Ukrainka was born in 1871 in the town of Novohrad-Volynskyi of Ukraine. She was the second child of Ukrainian writer and publisher Olha Drahomanova-Kosach, better known under her literary pseudonym Olena Pchilka. Ukrainka's father was Petro Antonovych Kosach (from Serbian Kosača noble family), head of the district assembly of conciliators, who came from the northern part of Chernihiv province. After completing high school in Chernihiv Gymnasium, Kosach studied mathematics at the University of Petersburg. Two years later, he moved to Kyiv University and graduated with a degree in law. In 1868 he married Olha Drahomaniv, who was the sister of his friend Mykhaylo Petrovych Drahomanov, a well-known Ukrainian scientist, historian, philosopher, folklorist and public figure.[3][4] Kosach, her father, was devoted to the advancement of Ukrainian culture and financially supported Ukrainian publishing ventures. Lesya Ukrainka had three younger sisters, Olha, Oksana, and Isydora, and a younger brother, Mykola.[5] Ukrainka was very close to her uncle Drahomanov, her spiritual mentor and teacher, as well as her brother Mykhaylo, known under the pseudonym Mykhaylo Obachny, whom she called "Mysholosie."
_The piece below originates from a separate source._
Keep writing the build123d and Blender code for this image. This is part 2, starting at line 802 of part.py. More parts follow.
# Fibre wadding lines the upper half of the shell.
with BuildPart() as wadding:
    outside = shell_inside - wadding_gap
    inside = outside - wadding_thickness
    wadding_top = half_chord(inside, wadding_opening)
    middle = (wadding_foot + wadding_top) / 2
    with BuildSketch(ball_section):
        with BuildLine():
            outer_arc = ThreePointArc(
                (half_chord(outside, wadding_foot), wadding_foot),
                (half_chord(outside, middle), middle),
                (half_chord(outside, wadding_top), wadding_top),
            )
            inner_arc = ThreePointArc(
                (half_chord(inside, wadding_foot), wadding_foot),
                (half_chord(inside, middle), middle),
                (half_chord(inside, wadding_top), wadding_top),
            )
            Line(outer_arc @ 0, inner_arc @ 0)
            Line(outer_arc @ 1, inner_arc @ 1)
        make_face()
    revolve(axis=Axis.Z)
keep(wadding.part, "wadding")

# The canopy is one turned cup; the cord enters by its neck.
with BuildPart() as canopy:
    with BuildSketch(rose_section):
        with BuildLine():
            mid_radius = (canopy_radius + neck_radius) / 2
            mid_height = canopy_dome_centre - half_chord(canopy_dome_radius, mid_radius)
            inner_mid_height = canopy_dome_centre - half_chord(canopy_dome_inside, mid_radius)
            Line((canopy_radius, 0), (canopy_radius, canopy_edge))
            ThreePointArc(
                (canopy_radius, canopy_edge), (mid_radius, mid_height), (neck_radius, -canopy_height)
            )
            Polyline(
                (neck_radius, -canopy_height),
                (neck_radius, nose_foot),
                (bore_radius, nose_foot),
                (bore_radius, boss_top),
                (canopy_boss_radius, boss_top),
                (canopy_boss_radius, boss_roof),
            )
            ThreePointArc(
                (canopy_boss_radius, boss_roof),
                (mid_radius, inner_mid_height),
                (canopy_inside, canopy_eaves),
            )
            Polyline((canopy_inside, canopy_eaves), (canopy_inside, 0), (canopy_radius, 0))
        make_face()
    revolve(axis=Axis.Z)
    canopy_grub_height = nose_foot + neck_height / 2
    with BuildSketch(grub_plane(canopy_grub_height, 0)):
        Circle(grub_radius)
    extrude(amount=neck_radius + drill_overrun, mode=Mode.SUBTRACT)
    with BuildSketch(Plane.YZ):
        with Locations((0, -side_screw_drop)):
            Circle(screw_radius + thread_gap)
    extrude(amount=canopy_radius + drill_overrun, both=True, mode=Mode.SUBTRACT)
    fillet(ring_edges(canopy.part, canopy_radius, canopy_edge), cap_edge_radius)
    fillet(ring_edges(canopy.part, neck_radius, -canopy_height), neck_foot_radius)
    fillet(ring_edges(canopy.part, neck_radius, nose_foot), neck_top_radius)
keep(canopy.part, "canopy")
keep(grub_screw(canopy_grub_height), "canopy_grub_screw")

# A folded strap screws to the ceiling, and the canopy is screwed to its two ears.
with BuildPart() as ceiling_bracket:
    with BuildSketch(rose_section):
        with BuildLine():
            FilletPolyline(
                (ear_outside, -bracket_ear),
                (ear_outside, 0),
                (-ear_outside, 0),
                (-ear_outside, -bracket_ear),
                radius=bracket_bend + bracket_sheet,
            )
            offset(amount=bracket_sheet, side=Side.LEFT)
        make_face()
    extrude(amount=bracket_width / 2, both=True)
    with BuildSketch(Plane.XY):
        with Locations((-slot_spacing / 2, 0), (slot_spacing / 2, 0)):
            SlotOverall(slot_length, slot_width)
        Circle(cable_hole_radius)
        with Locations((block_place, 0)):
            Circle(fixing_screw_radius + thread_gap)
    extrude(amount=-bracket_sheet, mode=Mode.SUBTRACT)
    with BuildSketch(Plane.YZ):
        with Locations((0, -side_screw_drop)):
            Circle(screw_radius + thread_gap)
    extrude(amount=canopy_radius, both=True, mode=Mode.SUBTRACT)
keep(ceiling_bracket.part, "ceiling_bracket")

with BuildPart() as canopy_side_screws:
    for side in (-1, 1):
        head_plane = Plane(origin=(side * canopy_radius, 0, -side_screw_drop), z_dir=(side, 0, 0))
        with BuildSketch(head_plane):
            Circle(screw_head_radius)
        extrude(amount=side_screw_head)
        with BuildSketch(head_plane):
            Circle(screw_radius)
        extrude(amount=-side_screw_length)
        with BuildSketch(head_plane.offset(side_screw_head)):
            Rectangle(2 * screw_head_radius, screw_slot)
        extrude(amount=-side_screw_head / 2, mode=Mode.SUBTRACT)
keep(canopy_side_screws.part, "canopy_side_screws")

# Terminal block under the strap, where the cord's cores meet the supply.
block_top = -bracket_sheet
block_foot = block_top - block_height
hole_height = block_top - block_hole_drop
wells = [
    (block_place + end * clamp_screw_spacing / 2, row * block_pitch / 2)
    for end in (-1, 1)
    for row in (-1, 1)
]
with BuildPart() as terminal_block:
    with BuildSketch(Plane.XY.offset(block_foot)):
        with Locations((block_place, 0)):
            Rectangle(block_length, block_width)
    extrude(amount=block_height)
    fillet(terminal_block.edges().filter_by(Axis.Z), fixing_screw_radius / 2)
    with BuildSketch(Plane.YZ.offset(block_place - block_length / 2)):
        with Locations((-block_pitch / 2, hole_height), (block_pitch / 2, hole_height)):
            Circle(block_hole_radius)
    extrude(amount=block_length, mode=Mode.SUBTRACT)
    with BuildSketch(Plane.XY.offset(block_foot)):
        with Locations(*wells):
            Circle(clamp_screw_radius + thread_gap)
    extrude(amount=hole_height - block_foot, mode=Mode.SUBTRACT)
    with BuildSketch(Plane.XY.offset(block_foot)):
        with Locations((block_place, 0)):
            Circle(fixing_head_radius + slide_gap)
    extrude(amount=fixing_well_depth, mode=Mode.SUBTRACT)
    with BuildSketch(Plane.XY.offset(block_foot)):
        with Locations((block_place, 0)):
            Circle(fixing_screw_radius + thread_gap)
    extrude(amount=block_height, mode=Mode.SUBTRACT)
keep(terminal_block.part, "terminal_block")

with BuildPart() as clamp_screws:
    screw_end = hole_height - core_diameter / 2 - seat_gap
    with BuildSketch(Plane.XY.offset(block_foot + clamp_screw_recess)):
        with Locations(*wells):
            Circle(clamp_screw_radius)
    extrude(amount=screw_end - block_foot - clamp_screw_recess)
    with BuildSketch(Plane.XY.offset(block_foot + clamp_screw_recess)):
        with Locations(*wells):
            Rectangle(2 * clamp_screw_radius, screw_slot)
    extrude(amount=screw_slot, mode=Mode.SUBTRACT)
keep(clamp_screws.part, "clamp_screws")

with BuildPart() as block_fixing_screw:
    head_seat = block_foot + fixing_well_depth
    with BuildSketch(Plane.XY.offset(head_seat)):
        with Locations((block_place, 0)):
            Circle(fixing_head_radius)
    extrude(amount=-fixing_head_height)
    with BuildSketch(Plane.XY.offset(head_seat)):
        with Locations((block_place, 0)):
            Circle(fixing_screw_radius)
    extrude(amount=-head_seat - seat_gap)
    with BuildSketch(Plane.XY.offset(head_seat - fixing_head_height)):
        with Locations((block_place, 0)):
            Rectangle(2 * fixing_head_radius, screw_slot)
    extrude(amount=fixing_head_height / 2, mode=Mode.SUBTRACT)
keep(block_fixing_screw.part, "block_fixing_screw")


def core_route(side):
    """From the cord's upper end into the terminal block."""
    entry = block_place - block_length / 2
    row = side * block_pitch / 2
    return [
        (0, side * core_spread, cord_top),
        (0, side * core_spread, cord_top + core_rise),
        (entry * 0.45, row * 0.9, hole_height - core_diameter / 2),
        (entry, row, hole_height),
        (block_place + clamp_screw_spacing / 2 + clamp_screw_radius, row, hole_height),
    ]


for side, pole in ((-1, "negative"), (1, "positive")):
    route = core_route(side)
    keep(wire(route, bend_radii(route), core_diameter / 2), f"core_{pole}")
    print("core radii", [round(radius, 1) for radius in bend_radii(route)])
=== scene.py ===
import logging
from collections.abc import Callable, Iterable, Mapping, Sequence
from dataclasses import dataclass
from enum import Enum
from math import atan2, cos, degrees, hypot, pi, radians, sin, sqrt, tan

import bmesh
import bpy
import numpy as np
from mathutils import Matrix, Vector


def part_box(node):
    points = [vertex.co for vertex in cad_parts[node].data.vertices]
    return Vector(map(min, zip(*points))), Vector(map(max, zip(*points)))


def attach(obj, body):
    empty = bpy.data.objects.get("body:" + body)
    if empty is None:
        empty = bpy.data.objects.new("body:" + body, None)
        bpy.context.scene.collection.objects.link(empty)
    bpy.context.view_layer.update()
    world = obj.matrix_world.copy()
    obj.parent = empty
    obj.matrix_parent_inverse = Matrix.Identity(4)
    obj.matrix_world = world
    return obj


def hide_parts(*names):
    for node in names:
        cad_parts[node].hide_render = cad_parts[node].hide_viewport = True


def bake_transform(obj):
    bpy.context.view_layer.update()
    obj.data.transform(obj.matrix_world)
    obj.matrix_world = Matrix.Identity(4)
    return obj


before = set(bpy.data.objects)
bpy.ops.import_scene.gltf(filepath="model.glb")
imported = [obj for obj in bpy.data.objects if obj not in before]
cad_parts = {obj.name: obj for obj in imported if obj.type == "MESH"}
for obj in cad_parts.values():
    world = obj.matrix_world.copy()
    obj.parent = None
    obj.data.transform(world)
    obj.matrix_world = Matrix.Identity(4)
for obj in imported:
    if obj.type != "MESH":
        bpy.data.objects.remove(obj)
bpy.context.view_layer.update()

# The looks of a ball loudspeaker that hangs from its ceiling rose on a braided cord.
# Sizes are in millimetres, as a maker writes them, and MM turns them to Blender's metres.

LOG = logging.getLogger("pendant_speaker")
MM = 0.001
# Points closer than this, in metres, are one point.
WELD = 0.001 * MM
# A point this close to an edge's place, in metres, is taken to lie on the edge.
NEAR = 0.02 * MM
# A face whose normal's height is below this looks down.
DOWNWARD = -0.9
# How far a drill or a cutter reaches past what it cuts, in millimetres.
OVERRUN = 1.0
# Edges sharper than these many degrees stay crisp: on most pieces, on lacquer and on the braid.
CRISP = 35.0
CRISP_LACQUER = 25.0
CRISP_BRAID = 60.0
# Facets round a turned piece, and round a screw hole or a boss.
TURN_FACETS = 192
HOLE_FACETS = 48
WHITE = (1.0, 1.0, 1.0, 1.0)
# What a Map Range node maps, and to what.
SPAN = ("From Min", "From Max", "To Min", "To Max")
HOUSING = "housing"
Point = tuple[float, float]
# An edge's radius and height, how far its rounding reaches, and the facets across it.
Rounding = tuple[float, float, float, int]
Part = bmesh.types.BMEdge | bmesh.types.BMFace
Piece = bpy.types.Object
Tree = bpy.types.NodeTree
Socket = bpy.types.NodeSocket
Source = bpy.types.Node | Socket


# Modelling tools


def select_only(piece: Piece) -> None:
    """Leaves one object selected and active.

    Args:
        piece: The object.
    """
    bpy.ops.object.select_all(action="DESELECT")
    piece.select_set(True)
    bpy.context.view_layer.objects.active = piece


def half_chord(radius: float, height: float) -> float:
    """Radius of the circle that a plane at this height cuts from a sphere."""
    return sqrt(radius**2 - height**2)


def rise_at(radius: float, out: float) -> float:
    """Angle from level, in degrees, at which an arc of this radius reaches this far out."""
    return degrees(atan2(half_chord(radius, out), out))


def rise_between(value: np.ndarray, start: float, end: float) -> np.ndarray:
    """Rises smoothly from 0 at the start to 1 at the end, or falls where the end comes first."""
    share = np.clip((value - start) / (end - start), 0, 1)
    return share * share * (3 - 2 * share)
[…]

Lesya inherited her father's features, eyes, height, and build. Like her father, she was highly principled, and they both held the dignity of the individual in high regard. Despite their many similarities, Lesya and her father were different in that her father had a gift for mathematics, but no gift for languages; on the contrary, Lesya had no gift for mathematics, but she knew English, German, French, Italian, Greek, Latin, Polish, Russian, Bulgarian, and her native Ukrainian.[4]
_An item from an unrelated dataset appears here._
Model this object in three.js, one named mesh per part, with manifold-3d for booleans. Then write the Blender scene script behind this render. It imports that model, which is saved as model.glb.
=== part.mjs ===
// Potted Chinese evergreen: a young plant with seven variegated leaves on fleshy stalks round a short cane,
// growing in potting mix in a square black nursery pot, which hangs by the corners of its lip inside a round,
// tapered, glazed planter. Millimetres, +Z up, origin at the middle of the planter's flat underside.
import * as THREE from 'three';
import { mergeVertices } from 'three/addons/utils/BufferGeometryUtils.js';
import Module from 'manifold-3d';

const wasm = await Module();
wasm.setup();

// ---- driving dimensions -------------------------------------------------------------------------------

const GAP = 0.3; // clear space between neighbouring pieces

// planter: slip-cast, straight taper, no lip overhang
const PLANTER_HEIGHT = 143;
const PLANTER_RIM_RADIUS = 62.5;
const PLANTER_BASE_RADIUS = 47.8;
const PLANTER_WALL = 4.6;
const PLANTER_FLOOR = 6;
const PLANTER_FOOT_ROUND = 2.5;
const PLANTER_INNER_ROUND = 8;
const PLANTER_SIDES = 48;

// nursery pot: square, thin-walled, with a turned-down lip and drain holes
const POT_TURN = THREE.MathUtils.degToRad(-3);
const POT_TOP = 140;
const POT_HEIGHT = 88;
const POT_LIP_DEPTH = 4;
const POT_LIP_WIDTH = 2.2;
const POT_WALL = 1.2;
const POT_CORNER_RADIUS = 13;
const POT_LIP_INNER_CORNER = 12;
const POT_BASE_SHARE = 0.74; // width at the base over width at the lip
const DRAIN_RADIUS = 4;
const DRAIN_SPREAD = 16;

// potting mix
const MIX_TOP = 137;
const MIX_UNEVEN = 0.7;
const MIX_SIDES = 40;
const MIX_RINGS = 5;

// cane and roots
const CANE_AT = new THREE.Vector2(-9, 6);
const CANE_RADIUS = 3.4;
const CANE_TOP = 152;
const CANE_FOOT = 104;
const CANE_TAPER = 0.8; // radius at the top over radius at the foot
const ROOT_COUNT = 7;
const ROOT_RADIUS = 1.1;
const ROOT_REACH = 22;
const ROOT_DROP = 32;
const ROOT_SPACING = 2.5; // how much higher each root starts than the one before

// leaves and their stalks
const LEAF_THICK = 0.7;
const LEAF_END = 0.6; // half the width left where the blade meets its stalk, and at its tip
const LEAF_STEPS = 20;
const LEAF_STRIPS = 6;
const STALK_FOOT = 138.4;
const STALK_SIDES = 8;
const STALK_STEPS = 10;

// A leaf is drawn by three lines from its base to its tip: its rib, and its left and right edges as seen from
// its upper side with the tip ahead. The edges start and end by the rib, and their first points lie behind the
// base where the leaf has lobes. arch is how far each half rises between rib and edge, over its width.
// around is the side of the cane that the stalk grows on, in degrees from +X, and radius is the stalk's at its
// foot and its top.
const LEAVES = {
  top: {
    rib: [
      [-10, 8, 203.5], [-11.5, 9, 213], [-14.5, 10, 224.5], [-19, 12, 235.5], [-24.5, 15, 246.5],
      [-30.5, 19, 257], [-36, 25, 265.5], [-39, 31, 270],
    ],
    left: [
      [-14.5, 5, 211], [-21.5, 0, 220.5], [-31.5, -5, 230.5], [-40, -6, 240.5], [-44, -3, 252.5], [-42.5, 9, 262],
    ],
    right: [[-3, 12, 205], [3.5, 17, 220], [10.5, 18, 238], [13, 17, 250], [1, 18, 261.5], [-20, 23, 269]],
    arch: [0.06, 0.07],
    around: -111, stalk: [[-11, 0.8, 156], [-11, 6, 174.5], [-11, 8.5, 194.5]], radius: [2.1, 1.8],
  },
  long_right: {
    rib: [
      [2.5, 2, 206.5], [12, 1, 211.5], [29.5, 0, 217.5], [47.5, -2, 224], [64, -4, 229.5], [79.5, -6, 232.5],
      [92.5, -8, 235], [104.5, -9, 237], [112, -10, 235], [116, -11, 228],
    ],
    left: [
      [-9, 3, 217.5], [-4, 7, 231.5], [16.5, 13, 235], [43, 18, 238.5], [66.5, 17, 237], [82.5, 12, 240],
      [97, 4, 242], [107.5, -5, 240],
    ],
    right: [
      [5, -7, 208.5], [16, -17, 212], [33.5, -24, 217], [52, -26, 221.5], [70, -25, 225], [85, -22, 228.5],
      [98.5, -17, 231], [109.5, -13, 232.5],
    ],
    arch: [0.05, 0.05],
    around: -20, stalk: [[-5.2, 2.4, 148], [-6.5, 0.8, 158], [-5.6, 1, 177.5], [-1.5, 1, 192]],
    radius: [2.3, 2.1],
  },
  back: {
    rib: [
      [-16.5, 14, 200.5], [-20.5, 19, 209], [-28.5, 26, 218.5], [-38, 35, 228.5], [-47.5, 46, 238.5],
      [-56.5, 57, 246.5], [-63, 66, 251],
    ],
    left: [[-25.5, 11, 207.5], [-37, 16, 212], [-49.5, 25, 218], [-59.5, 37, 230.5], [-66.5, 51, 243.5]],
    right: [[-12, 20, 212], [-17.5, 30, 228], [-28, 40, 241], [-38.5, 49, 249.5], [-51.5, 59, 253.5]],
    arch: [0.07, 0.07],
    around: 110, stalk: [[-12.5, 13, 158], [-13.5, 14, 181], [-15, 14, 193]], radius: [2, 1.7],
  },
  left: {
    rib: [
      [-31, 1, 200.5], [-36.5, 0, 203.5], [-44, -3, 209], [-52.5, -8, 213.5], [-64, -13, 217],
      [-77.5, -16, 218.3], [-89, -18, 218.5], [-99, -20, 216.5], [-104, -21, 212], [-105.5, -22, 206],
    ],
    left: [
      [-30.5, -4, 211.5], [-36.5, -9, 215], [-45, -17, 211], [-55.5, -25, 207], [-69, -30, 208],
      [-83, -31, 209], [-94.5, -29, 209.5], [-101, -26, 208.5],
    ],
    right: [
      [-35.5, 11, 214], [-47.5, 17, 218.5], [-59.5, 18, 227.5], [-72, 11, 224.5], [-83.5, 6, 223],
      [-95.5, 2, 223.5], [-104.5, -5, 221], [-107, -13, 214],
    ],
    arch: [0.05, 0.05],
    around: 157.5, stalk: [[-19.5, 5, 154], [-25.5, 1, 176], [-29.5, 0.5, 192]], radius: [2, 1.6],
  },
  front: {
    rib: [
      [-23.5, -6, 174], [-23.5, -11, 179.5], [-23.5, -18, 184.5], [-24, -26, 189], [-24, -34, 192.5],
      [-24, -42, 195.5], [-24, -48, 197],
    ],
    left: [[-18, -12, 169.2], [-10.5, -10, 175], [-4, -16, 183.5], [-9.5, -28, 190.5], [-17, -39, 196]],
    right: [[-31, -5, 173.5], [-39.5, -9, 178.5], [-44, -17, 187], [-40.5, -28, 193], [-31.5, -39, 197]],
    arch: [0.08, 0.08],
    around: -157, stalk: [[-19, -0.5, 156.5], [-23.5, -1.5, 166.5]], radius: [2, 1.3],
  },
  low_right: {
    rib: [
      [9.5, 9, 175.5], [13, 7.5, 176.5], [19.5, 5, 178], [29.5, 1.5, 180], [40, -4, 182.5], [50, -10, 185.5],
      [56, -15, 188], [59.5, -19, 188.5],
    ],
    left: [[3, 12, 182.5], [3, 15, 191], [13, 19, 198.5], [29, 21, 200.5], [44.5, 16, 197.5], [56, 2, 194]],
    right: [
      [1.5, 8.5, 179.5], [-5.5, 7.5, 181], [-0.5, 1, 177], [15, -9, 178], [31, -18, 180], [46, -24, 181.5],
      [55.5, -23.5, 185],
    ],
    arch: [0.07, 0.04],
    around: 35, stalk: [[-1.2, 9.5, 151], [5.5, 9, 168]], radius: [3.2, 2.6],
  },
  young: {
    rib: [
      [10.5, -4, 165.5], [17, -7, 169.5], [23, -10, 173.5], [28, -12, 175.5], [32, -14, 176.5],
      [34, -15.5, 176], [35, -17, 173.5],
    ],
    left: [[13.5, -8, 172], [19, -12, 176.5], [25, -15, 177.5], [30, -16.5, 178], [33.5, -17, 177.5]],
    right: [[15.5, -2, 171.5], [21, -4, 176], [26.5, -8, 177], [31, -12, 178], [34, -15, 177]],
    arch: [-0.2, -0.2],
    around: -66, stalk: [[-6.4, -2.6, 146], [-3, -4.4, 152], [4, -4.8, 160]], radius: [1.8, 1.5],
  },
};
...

Lesya's mother, a poet, wrote poetry and short stories for children in Ukrainian. She was also active in the women's movement and published a feminist almanac.[6] Ukrainka's mother played a significant role in her upbringing. The Ukrainian language was the only language used in the household, and to enforce this practice, the children were educated by Ukrainian tutors at home, in order to avoid schools that taught Russian as the primary language. Ukrainka learned how to read at the age of four, and she and her brother Mykhaylo could read foreign languages well enough to read literature in the original.[7]